ACC Insulations products meet IEC 60641 (pressboard for oil-filled transformers), IEC 60893 (industrial laminated sheets), IEC 61061 (insulating wood), IS 1576 and IS 2105 (Indian Bureau of Standards), NEMA LI 1 (GPO-1, GPO-3 grades), and customer OEM-specific datasheets. Third-party test certificates available on request. Export orders comply with CE-marking requirements where applicable.
Creepage distance refers to the shortest surface path between two conductive parts along an insulator. Insufficient creepage allows surface tracking — a conductive carbon path forms from repeated flashover, destroying the insulator permanently. IEC 60664-1 specifies minimum creepage distance as a function of voltage, pollution degree, and Comparative Tracking Index (CTI) of the insulation material. ACC supplies pressboard and laminate grades with high CTI (>600V) to permit compact high-voltage designs with reduced clearance dimensions.

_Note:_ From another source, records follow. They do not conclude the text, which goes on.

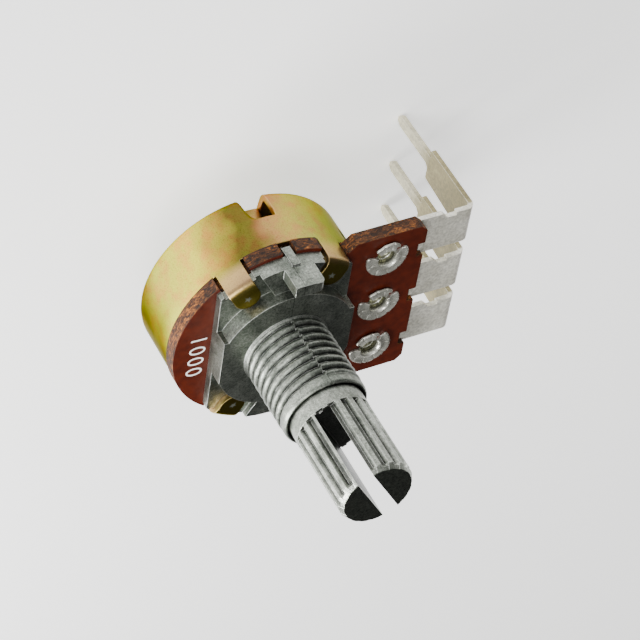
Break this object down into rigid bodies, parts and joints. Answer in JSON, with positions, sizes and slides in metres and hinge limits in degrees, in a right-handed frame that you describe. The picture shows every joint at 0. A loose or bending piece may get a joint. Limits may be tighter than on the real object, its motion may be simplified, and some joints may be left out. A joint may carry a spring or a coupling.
{
  "type": "rotary potentiometer",
  "caption": "Rotary potentiometer with a threaded bushing, a split knurled shaft and a row of bent board terminals.",
  "frame": {"origin": "centre of the raised mounting face, on the shaft axis", "axes": "+Z out along the shaft towards its tip, +X towards the terminals, +Y towards the locating lug"},
  "size_m": [0.0254, 0.0168, 0.03],
  "materials": {
    "plated_steel": "yellow passivated zinc plate, faintly iridescent",
    "die_casting": "matt die-cast zinc",
    "phenolic_board": "red-brown paper laminate with fibrous edges",
    "carbon_print": "matt printed carbon",
    "silver_print": "printed silver paste",
    "tinned_strip": "dull tin plate",
    "tinned_eyelet": "bright tin plate",
    "shaft_casting": "satin die-cast zinc",
    "spring_steel": "oiled spring steel",
    "moulded_rotor": "natural moulded plastic",
    "spring_bronze": "bright spring bronze"
  },
  "bodies": {
    "housing": {"bushing_plate": "die_casting", "rear_cover": "plated_steel", "wafer": "phenolic_board", "resistive_track": "carbon_print", "end_contacts": "silver_print", "collector_track": "silver_print", "terminal_1": "tinned_strip", "terminal_2": "tinned_strip", "terminal_3": "tinned_strip", "eyelet_1": "tinned_eyelet", "eyelet_2": "tinned_eyelet", "eyelet_3": "tinned_eyelet"},
    "rotor": {"shaft": "shaft_casting", "retaining_ring": "spring_steel", "carrier": "moulded_rotor", "wiper": "spring_bronze"}
  },
  "joints": [
    {"name": "shaft_turn", "type": "hinge", "parent": "housing", "child": "rotor", "pos_m": [0, 0, 0], "axis": [0, 0, 1], "range_deg": [-150, 150]}
  ]
}
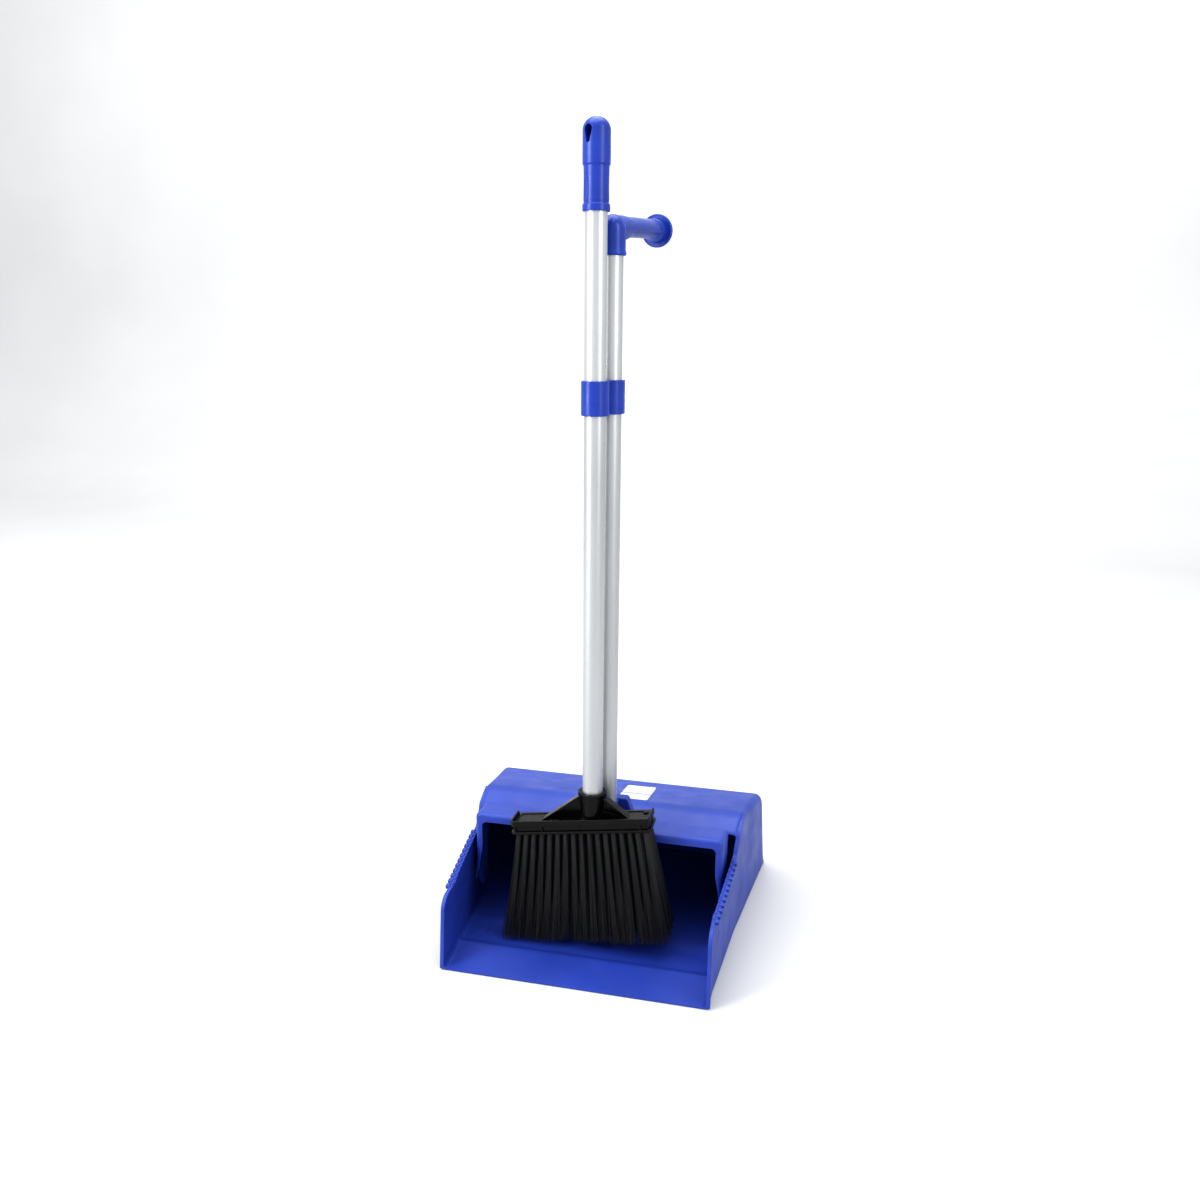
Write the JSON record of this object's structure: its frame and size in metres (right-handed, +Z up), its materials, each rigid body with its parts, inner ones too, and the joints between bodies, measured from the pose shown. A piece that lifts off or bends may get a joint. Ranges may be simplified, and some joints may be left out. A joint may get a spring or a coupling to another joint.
{
  "type": "lobby dust pan and broom set",
  "caption": "Upright lobby dust pan with an open-fronted bin, a hinged hood carrying a tall tube handle, and a long-handled broom clipped beside it.",
  "frame": {"origin": "on the floor, below the middle of the box round the whole set", "axes": "+Z up along the tubes, mouth of the pan towards -Y, bin towards +Y, +X to the right seen from the mouth"},
  "size_m": [0.35, 0.326, 0.8655],
  "materials": {
    "blue_pan_plastic": "injection moulded, smooth and glossy, faint flow lines",
    "blue_fitting_plastic": "injection moulded, glossy with soft edges",
    "label_paper": "blank printed label stock, satin",
    "tube_aluminium": "drawn tube, satin anodised",
    "screw_steel": "zinc plated",
    "black_block_plastic": "injection moulded, semi-gloss",
    "bristle_filament": "synthetic filament, soft, flagged at the tips"
  },
  "bodies": {
    "pan": {"pan_body": "blue_pan_plastic", "roof_label": "label_paper"},
    "yoke": {"hood_yoke": "blue_pan_plastic", "pivot_pin_left": "screw_steel", "pivot_pin_right": "screw_steel", "pan_tube": "tube_aluminium", "boss_screw": "screw_steel", "handle_elbow": "blue_fitting_plastic", "elbow_screw": "screw_steel", "pan_grip": "blue_fitting_plastic", "grip_end_cap": "blue_fitting_plastic"},
    "broom": {"tube_clip": "blue_fitting_plastic", "broom_tube": "tube_aluminium", "broom_hand_grip": "blue_fitting_plastic", "broom_block": "black_block_plastic", "socket_screw": "screw_steel", "tuft_anchors": "screw_steel", "tufts_front_row": "bristle_filament", "tufts_second_row": "bristle_filament", "tufts_third_row": "bristle_filament", "tufts_rear_row": "bristle_filament"}
  },
  "joints": [
    {"name": "hood_hinge", "type": "hinge", "parent": "pan", "child": "yoke", "pos_m": [0, -0.031, 0.044], "axis": [1, 0, 0], "range_deg": [-8, 60], "deforming": ["tufts_front_row", "tufts_second_row", "tufts_third_row", "tufts_rear_row"]},
    {"name": "broom_lift_off", "type": "slide", "parent": "yoke", "child": "broom", "axis": [0, -1, 0], "range_m": [0, 0.2]}
  ]
}
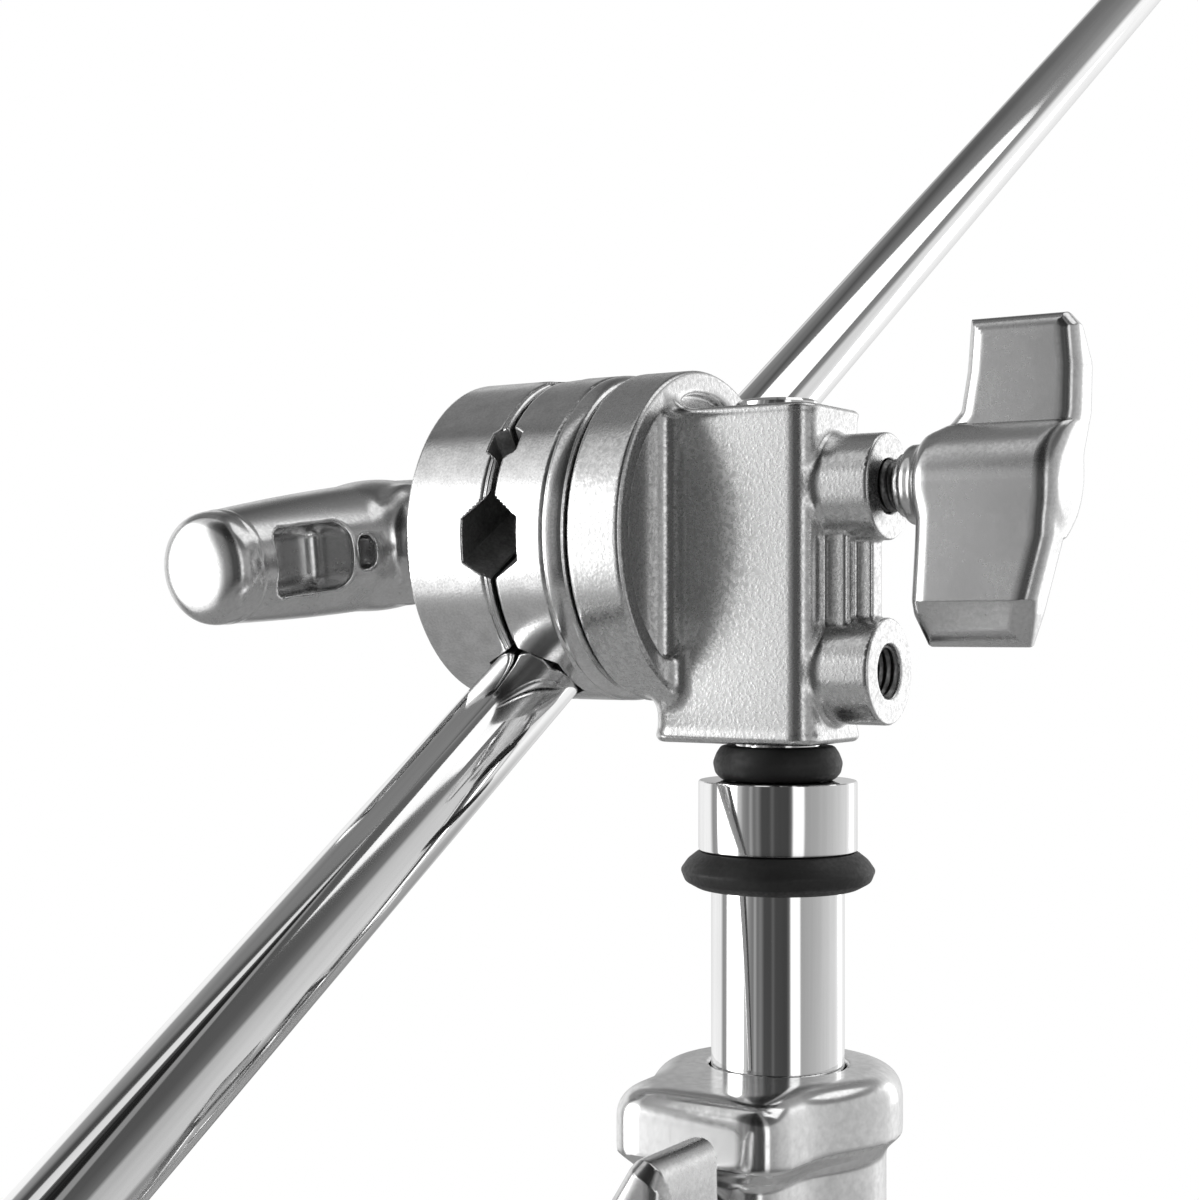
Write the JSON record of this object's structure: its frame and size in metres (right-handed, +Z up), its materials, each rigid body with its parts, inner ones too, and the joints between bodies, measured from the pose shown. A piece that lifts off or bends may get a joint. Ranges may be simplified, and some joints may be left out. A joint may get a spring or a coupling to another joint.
{
  "type": "c stand",
  "caption": "Folding C stand: staggered folding legs, column, sliding risers with T-handle locks, tilting grip head with clamping jaws, and a sliding extension arm with its own head.",
  "frame": {"origin": "on the floor, on the axis of the column", "axes": "+Z up along the column, +X the horizontal direction of the arm's raised end, +Y from the column towards the jaws"},
  "size_m": [0.9482, 0.8458, 1.8128],
  "materials": {
    "chrome_tube": "polished chrome plate",
    "polished_casting": "bright plated casting",
    "satin_casting": "tumbled satin die casting",
    "machined_aluminium": "fine turned face",
    "dark_steel": "dark steel, light oil",
    "zinc_steel": "zinc plated",
    "black_rubber": "matte black rubber",
    "nylon": "natural nylon",
    "brass": "plain brass"
  },
  "bodies": {
    "column": {"column_base_cap": "black_rubber", "leg_low_hub": "polished_casting", "leg_low_tube": "chrome_tube", "leg_low_foot": "black_rubber", "hub_washers": "nylon", "hub_stop_collar": "polished_casting", "column_tube": "chrome_tube", "column_casting": "polished_casting", "column_bush": "nylon"},
    "leg_mid": {"leg_mid_hub": "polished_casting", "leg_mid_tube": "chrome_tube", "leg_mid_foot": "black_rubber"},
    "leg_high": {"leg_high_hub": "polished_casting", "leg_high_tube": "chrome_tube", "leg_high_foot": "black_rubber"},
    "column_lock_pad": {"column_lock_pad": "nylon"},
    "column_lock": {"column_lock_screw": "dark_steel", "column_lock_handle": "satin_casting"},
    "riser_1": {"riser_1_tube": "chrome_tube", "riser_1_guide": "nylon", "riser_1_casting": "polished_casting", "riser_1_bush": "nylon"},
    "riser_1_lock_pad": {"riser_1_lock_pad": "nylon"},
    "riser_1_lock": {"riser_1_lock_screw": "dark_steel", "riser_1_lock_handle": "satin_casting"},
    "riser_2": {"riser_2_tube": "chrome_tube", "riser_2_guide": "nylon", "riser_2_collar": "chrome_tube", "stud": "chrome_tube", "ring_large": "black_rubber", "ring_small": "black_rubber"},
    "head": {"head_body": "satin_casting", "head_bolt": "dark_steel", "head_friction_washer": "brass"},
    "jaw_inner": {"head_inner_plate": "machined_aluminium", "head_spring": "dark_steel"},
    "jaw_outer": {"head_outer_plate": "machined_aluminium", "head_thrust_washer": "zinc_steel"},
    "jaw_clamp": {"head_clamp_handle": "satin_casting"},
    "receiver_pad": {"receiver_pad": "brass"},
    "receiver_lock": {"receiver_screw": "dark_steel", "receiver_handle": "satin_casting"},
    "arm": {"arm_tube": "chrome_tube", "arm_tail_cap": "black_rubber", "arm_head_body": "satin_casting", "arm_roll_pin": "dark_steel", "arm_head_bolt": "dark_steel", "arm_friction_washer": "brass"},
    "arm_jaw_inner": {"arm_inner_plate": "machined_aluminium", "arm_spring": "dark_steel"},
    "arm_jaw_outer": {"arm_outer_plate": "machined_aluminium", "arm_thrust_washer": "zinc_steel"},
    "arm_jaw_clamp": {"arm_clamp_handle": "satin_casting"}
  },
  "joints": [
    {"name": "leg_mid_fold", "type": "hinge", "parent": "column", "child": "leg_mid", "pos_m": [0, 0, 0.1444], "axis": [0, 0, 1], "range_deg": [0, 100]},
    {"name": "leg_high_fold", "type": "hinge", "parent": "column", "child": "leg_high", "pos_m": [0, 0, 0.1918], "axis": [0, 0, 1], "range_deg": [-100, 0]},
    {"name": "riser_1_slide", "type": "slide", "parent": "column", "child": "riser_1", "axis": [0, 0, 1], "range_m": [0, 0.9]},
    {"name": "riser_2_slide", "type": "slide", "parent": "riser_1", "child": "riser_2", "axis": [0, 0, 1], "range_m": [-0.032, 0.88]},
    {"name": "head_swivel", "type": "hinge", "parent": "riser_2", "child": "head", "pos_m": [0, 0, 1.364], "axis": [0, 0, 1], "continuous": true},
    {"name": "head_tilt", "type": "hinge", "parent": "head", "child": "jaw_inner", "pos_m": [0, 0.0442, 1.364], "axis": [0, 1, 0], "continuous": true},
    {"name": "jaw_open", "type": "slide", "parent": "jaw_inner", "child": "jaw_outer", "axis": [0, 1, 0], "range_m": [0, 0.00488]},
    {"name": "jaw_clamp_turn", "type": "hinge", "parent": "jaw_outer", "child": "jaw_clamp", "pos_m": [0, 0.09, 1.364], "axis": [0, 1, 0], "range_deg": [0, 1170]},
    {"name": "arm_slide", "type": "slide", "parent": "jaw_inner", "child": "arm", "axis": [0.8499, 0, 0.527], "range_m": [-0.55, 0.2]},
    {"name": "arm_head_tilt", "type": "hinge", "parent": "arm", "child": "arm_jaw_inner", "pos_m": [0.66386, 0.0834, 1.75832], "axis": [0, 1, 0], "continuous": true},
    {"name": "arm_jaw_open", "type": "slide", "parent": "arm_jaw_inner", "child": "arm_jaw_outer", "axis": [0, 1, 0], "range_m": [0, 0.00488]},
    {"name": "arm_jaw_clamp_turn", "type": "hinge", "parent": "arm_jaw_outer", "child": "arm_jaw_clamp", "pos_m": [0.66386, 0.1292, 1.75832], "axis": [0, 1, 0], "range_deg": [0, 1170]},
    {"name": "column_lock_travel", "type": "slide", "parent": "column", "child": "column_lock_pad", "axis": [-1, 0, 0], "range_m": [0, 0.00263]},
    {"name": "column_lock_turn", "type": "hinge", "parent": "column_lock_pad", "child": "column_lock", "pos_m": [-0.04, 0, 1.176], "axis": [-1, 0, 0], "range_deg": [0, 630]},
    {"name": "riser_1_lock_travel", "type": "slide", "parent": "riser_1", "child": "riser_1_lock_pad", "axis": [-1, 0, 0], "range_m": [0, 0.00263]},
    {"name": "riser_1_lock_turn", "type": "hinge", "parent": "riser_1_lock_pad", "child": "riser_1_lock", "pos_m": [-0.04, 0, 1.2388], "axis": [-1, 0, 0], "range_deg": [0, 630]},
    {"name": "receiver_lock_travel", "type": "slide", "parent": "head", "child": "receiver_pad", "axis": [0, -1, 0], "range_m": [0, 0.00263]},
    {"name": "receiver_lock_turn", "type": "hinge", "parent": "receiver_pad", "child": "receiver_lock", "pos_m": [0, -0.02, 1.3723], "axis": [0, -1, 0], "range_deg": [0, 630]}
  ],
  "couplings": [
    {"joint": "column_lock_travel", "follows": "column_lock_turn", "m_per_rad": 0.00023873},
    {"joint": "riser_1_lock_travel", "follows": "riser_1_lock_turn", "m_per_rad": 0.00023873},
    {"joint": "receiver_lock_travel", "follows": "receiver_lock_turn", "m_per_rad": 0.00023873},
    {"joint": "jaw_open", "follows": "jaw_clamp_turn", "m_per_rad": 0.00023873},
    {"joint": "arm_jaw_open", "follows": "arm_jaw_clamp_turn", "m_per_rad": 0.00023873}
  ]
}
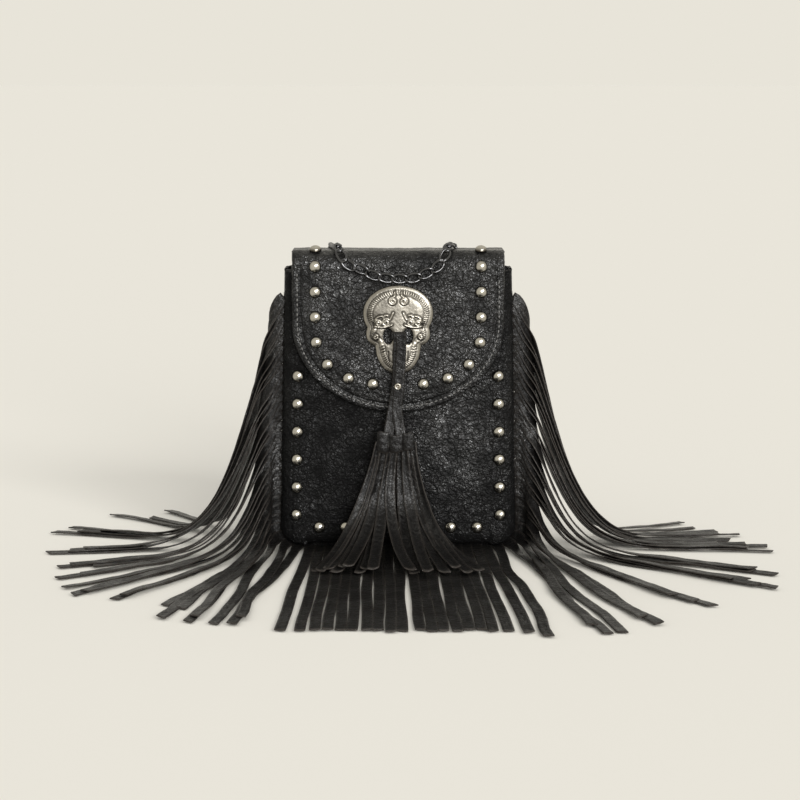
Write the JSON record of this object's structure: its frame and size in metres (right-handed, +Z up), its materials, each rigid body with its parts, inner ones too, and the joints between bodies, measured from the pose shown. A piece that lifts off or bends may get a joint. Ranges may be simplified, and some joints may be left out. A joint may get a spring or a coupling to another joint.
{
  "type": "fringed leather flap bag",
  "caption": "Small flat leather shoulder bag with a curved flap, dome studs, a cast concho with a tassel, a curb chain and long cut fringe round three sides.",
  "frame": {"origin": "centre of the flat base, under the gusset", "axes": "+Z up, the front with the flap faces -Y, +X to the right seen from the front"},
  "size_m": [0.4675, 0.3881, 0.1937],
  "materials": {
    "black_leather": "glossy pebbled and creased grain",
    "cut_leather": "grained face with raw cut edges",
    "lining_cloth": "plain woven",
    "cast_pewter": "antiqued, dark in the hollows",
    "aged_brass": "polished domes, aged",
    "gunmetal": "dark polished plating"
  },
  "bodies": {
    "root": {"front_panel": "black_leather", "back_panel": "black_leather", "gusset": "black_leather", "ring_tab_left": "black_leather", "ring_tab_right": "black_leather", "fringe_left": "cut_leather", "fringe_base": "cut_leather", "fringe_right": "cut_leather", "lining": "lining_cloth", "snap_socket": "cast_pewter", "body_stud_left_1": "aged_brass", "body_stud_left_2": "aged_brass", "body_stud_left_3": "aged_brass", "body_stud_left_4": "aged_brass", "body_stud_left_5": "aged_brass", "body_stud_left_6": "aged_brass", "body_stud_right_1": "aged_brass", "body_stud_right_2": "aged_brass", "body_stud_right_3": "aged_brass", "body_stud_right_4": "aged_brass", "body_stud_right_5": "aged_brass", "body_stud_right_6": "aged_brass", "body_stud_base_1": "aged_brass", "body_stud_base_2": "aged_brass", "body_stud_base_3": "aged_brass", "body_stud_base_4": "aged_brass", "body_stud_base_5": "aged_brass", "body_stud_base_6": "aged_brass", "body_stud_base_7": "aged_brass", "chain_back_left": "gunmetal", "chain_back_right": "gunmetal", "d_ring_left": "gunmetal", "d_ring_right": "gunmetal"},
    "flap": {"flap": "black_leather", "snap_stud": "cast_pewter", "concho": "cast_pewter", "thong_loop": "cut_leather", "chain_front": "gunmetal", "flap_stud_middle": "aged_brass", "flap_stud_left_1": "aged_brass", "flap_stud_left_2": "aged_brass", "flap_stud_left_3": "aged_brass", "flap_stud_left_4": "aged_brass", "flap_stud_left_5": "aged_brass", "flap_stud_left_6": "aged_brass", "flap_stud_left_7": "aged_brass", "flap_stud_right_1": "aged_brass", "flap_stud_right_2": "aged_brass", "flap_stud_right_3": "aged_brass", "flap_stud_right_4": "aged_brass", "flap_stud_right_5": "aged_brass", "flap_stud_right_6": "aged_brass", "flap_stud_right_7": "aged_brass", "flap_stud_left_top": "aged_brass", "flap_stud_right_top": "aged_brass"},
    "tassel": {"tassel": "cut_leather", "tassel_rivet": "cast_pewter"}
  },
  "joints": [
    {"name": "flap_hinge", "type": "hinge", "parent": "root", "child": "flap", "pos_m": [0, 0.0146, 0.1919], "axis": [-1, 0, 0], "range_deg": [0, 180]},
    {"name": "tassel_swing", "type": "hinge", "parent": "flap", "child": "tassel", "pos_m": [0, -0.0288, 0.1371], "axis": [-1, 0, 0], "range_deg": [0, 90]}
  ]
}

Oil-immersed transformers require oil-compatible cellulosic pressboard — material must swell, impregnate uniformly, and not outgas bubbles into oil during service. Pressboard Grade P (IEC 60641) meets these criteria. Dry-type and cast-resin transformers operate without oil, requiring moisture-resistant, dimensionally stable materials — fibre glass epoxy laminates (FR4, G10, G11) with near-zero water absorption are preferred. Insulating wood suits both categories for mechanical structural elements. Machined epoxy components replace metal brackets in both types to reduce eddy current losses near windings.